3.) Health obstacles- Over the years I've had some complications, but not everything was 100% diagnosed. After I had Eli, we both knew we didn't want any more children. I spoke to my ob/gyn and he agreed to clamp my tubes. While he was performing the procedure, he told me he would be looking for endometriosis since my previous doctor had suspected it. He confirmed that I do have it and that was why I was in pain so often. I was always irregular, never knew when I would start or if it would be 3 or 5 days. I was diagnosed at 11 with ovarian cysts, which my current doctor quickly assured me that I had been misdiagnosed and said it was the endo (It develops at puberty).
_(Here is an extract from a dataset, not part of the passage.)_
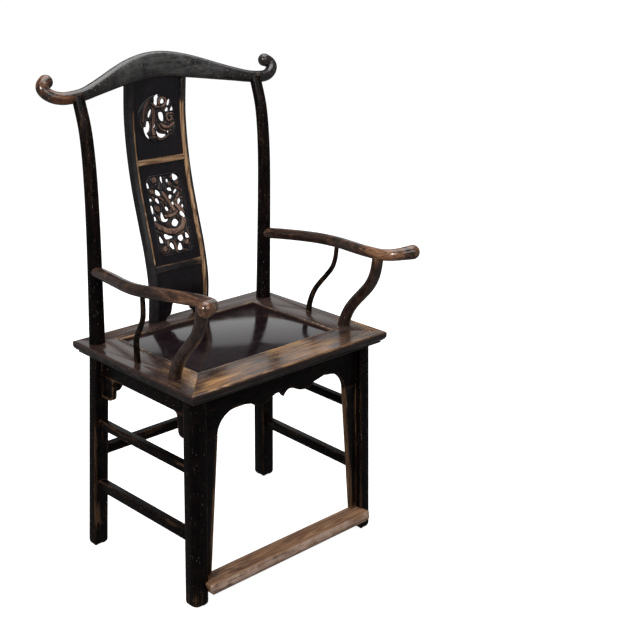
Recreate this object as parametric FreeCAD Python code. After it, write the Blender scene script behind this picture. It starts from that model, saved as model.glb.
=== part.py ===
import FreeCAD, Part
import math
import os

# Official hat chair in millimetres. +X is the sitter's left, -Y is the front and +Z is up.
# It is modelled about the middle of the seat and set back over its own footprint at the end.

Vector = FreeCAD.Vector
UP = Vector(0, 0, 1)
ACROSS = Vector(1, 0, 0)
BACKWARD = Vector(0, 1, 0)

# Joinery
fit = 0.2                     # clearance of a tenon in its mortise, each side
tenon_length = 13.0
tenon_thickness = 9.0
tenon_height = 12.0
tongue_depth = 4.0            # aprons and panels in their grooves
overrun = 40.0                # how far a cutter runs past what it cuts
curve_tolerance = 0.3         # of the arcs that stand for a drawn curve
rod_sides = 14                # flats round an arm, leg post or crest rail
slender_rod_sides = 10
ball_shares = (0.31, 0.58, 0.80)  # rings of a ball end, of a quarter turn

# Seat frame
seat_height = 510.0
seat_width = 570.0
seat_depth = 446.0
rail_thickness = 27.0
front_rail_width = 95.0
rear_rail_width = 67.0
side_rail_width = 88.0
edge_round = 4.0              # worn arris of the top
edge_band = 11.0              # from the top down to where the moulding draws in
edge_undercut = 12.0
edge_bead_height = 3.5
edge_bead_step = 1.8
corner_tenon_thickness = 7.0
corner_tenon_width = 34.0
corner_tenon_margin = 20.0    # from the tenon to the outside of the frame

# Seat panel and its battens
panel_drop = 4.0              # panel face below the frame
panel_thickness = 12.0
panel_groove_depth = 8.0
panel_tongue_thickness = 6.0
panel_tongue_drop = 9.0       # from the top of the frame to the tongue
batten_width = 30.0
batten_height = 14.0
batten_spacing_share = 0.5
dovetail_height = 4.0
dovetail_flare = 3.0
dovetail_width = 20.0

# Legs
leg_size = 37.0
leg_outer_round = 15.0
leg_corner_round = 4.0
foot_round = 11.0
foot_shares = ((0.00, 0.70), (0.35, 0.25), (1.00, 0.00))  # height and inset of the eased foot
side_leg_inset = 36.0         # from the outside of the frame to the middle of a rear leg
front_leg_narrowing = 4.2     # front legs stand this much nearer the middle at the top
front_leg_inset = 46.5
rear_leg_inset = 46.5
front_splay_out = 9.1         # how far the foot stands out past the top of the leg
front_splay_forward = 1.0
rear_splay_out = 14.5
rear_splay_back = 21.5
leg_tenon_size = 16.0
leg_tenon_height = 12.0

# Rear posts above the seat
post_top_drop = 10.0          # from the middle of the crest rail's ends down to the top of the post
post_seat_radius = 18.0
post_arm_radius = 16.4
post_top_radius = 14.0
post_kick = 22.0              # how far the top leans back
post_flare = 1.7
post_tenon_radius = 7.0
post_tenon_length = 13.0
post_path_shares = (          # rise, kick, flare
    (-0.08, 0.00, 0.0), (-0.03, 0.00, 0.0), (0.02, 0.00, 0.0), (0.15, -0.10, 0.0), (0.32, -0.22, 0.0),
    (0.50, -0.32, 0.1), (0.66, -0.33, 0.4), (0.79, -0.18, 0.6), (0.90, 0.18, 0.8), (1.00, 0.95, 1.0),
    (1.03, 1.20, 1.0))

# Crest rail, from the middle out to the curled end
crest_half_span = 323.0       # to the outermost point of its centre line
crest_clearance = 4.0         # from the top of the splat to the underside of the crest's middle
crest_fall = 47.0             # from the middle down to its lowest point
crest_sweep = 57.0            # how far the middle bows back from the posts
crest_middle_height = 60.0
crest_middle_thickness = 31.0
crest_end_radius = 14.0
crest_tip_radius = 16.2
crest_tip_inset = 14.0        # the curled tip stands this far in from the outermost point
crest_squareness = 2.5
crest_path_shares = (         # span, sweep, fall
    (0.000, 1.000, 0.000), (0.110, 0.975, 0.050), (0.240, 0.850, 0.190), (0.370, 0.660, 0.380),
    (0.500, 0.430, 0.590), (0.620, 0.200, 0.770), (0.710, 0.050, 0.900), (0.790, 0.000, 0.970),
    (0.870, 0.020, 1.000), (0.930, 0.090, 0.930), (0.975, 0.190, 0.770), (1.000, 0.290, 0.560),
    (0.990, 0.390, 0.370))
crest_swell_shares = (1.00, 0.98, 0.87, 0.64, 0.37, 0.15, 0.04, 0.0, 0.0, 0.0, 0.0, 0.0, 0.0)
crest_tip_shares = (0.956, 0.480, 0.250)

# Splat
splat_half_width = 83.5
stile_width = 16.0
stile_depth = 22.0
stile_ridge_share = 0.3       # where the ridge of its face stands, of its width
stile_inner_slope = 3.0       # how far the face falls back from the ridge
stile_outer_slope = 5.0
splat_foot_setback = 31.7     # from the inside of the rear rail to the splat's face
splat_lean = 69.0
splat_curve_shares = (        # rise, lean
    (0.00, 0.00), (0.14, -0.07), (0.28, 0.10), (0.42, 0.41), (0.56, 0.71), (0.70, 0.91),
    (0.85, 1.00), (1.00, 0.93), (1.06, 0.87))
splat_rise = 568.0            # from the seat to the underside of the crest rail
splat_groove_height = 10.0    # how far the splat reaches into the crest rail
splat_panel_recess = 7.0
splat_panel_thickness = 7.0
upper_rail_rise = 376.0
upper_rail_height = 12.5
lower_rail_rise = 129.0
lower_rail_height = 15.0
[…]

June 2012 I went back in the OR to have my uterus removed because my pain levels were causing me to constantly be on pain medication. It's almost been 2 years and my pain is almost non existent. I recently went back to get some blood work done to check my hormones (I wasn't prescribed anything after surgery). Everything came back fine except my insulin. With other symptoms and problems like the endo, and current problems and test results, he confirmed that I have poly cystic ovary syndrome. My insulin level was a 6 and he told me I'm insulin resistant. Which basically means that my pancreas is making the insulin, but it's not releasing it so therefore I have to much sugar in my body. I'm not hyperglycemic yet, but if I don't treat it with an anti diabetic medication and go on a diabetic diet, later on in life, I would become a type 2 diabetic. With family history of it, I'm already susceptible, so with being at a greater risk of developing it, I'm taking all the precautions I can to make sure I don't get it.  The p.c.o.s is treatable, he said that my insulin very well may have been elevated due to p.c.o.s and once it's treated, it may go back to the normal range. I do have to follow up on the blood work in a few weeks though to see what's going on. 



I said all of that, to say this.... GOD gives us obstacles like these to make us stronger. I could be a pessimist and say "why GOD???", but instead, I chose to be an optimist and say "challenge accepted". I know in the end, I'll be able to look back and say, " look at what all I've defeated and accomplished" It's going to be so rewarding. Knowing GOD is on my side is all the motivation I need.